A portrait of Canada’s political culture (Part 2)
When Manitoba premier Gary Doer announced his retirement, there was much admiring commentary to the effect that he had chosen his own time to retire, gone out on his own terms, quit at the top of his game, etc. Indeed, Doer had been the first to praise himself in this regard, in that endearingly unaware way politicians have. Many people in politics stay too long, he mused.
Well it’s pretty easy to pick your own time to retire when some wealthy benefactor has prepared a soft landing for you. In Doer’s case, the wealthy benefactor is the government of Canada (Stephen Harper, prop.), and the landing is in Washington, DC, as Canada’s ambassador — among the juiciest patronage plums in the Prime Minister’s dispensary.

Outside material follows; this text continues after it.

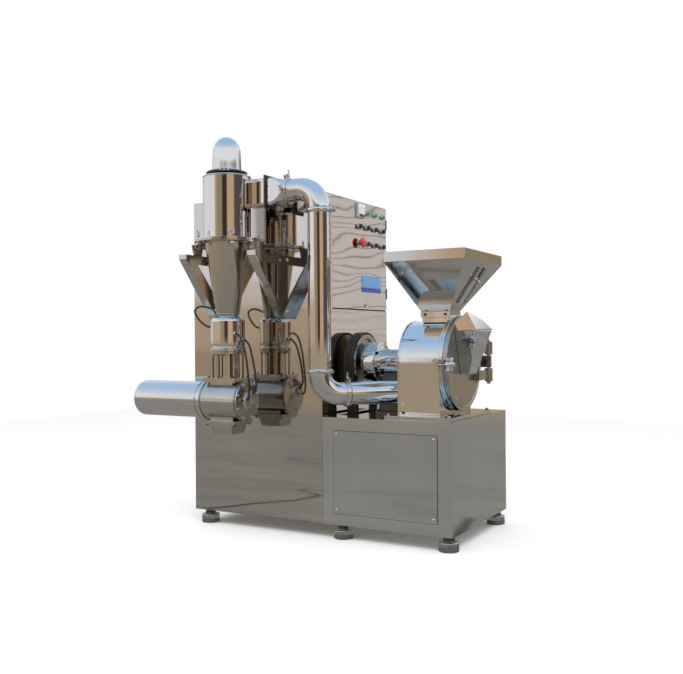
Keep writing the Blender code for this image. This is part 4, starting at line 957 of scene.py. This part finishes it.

Some will interpret Doer’s appointment as a distraction, an attempt to change the subject from a particularly smell batch of Senate appointments. After all, isn’t Doer a card-carrying New Democrat? No patronage there!
Except… Doer is also the NDP’s biggest political asset in Manitoba, a wildly popular three-term premier who could very likely win a fourth term if he so desired. So long as Doer remained premier — and he gave no indication until yesterday that he was about to step down — the opposition Conservatives, led by Hugh McFadyen, had little hope of winning. But now? I’d say all bets are off.
So by smoothing Doer’s exit, Harper not only increases the likelihood of a Conservative premier coming to power in Manitoba, but one who would be very much in his debt.
But perhaps that consideration did not occur to him.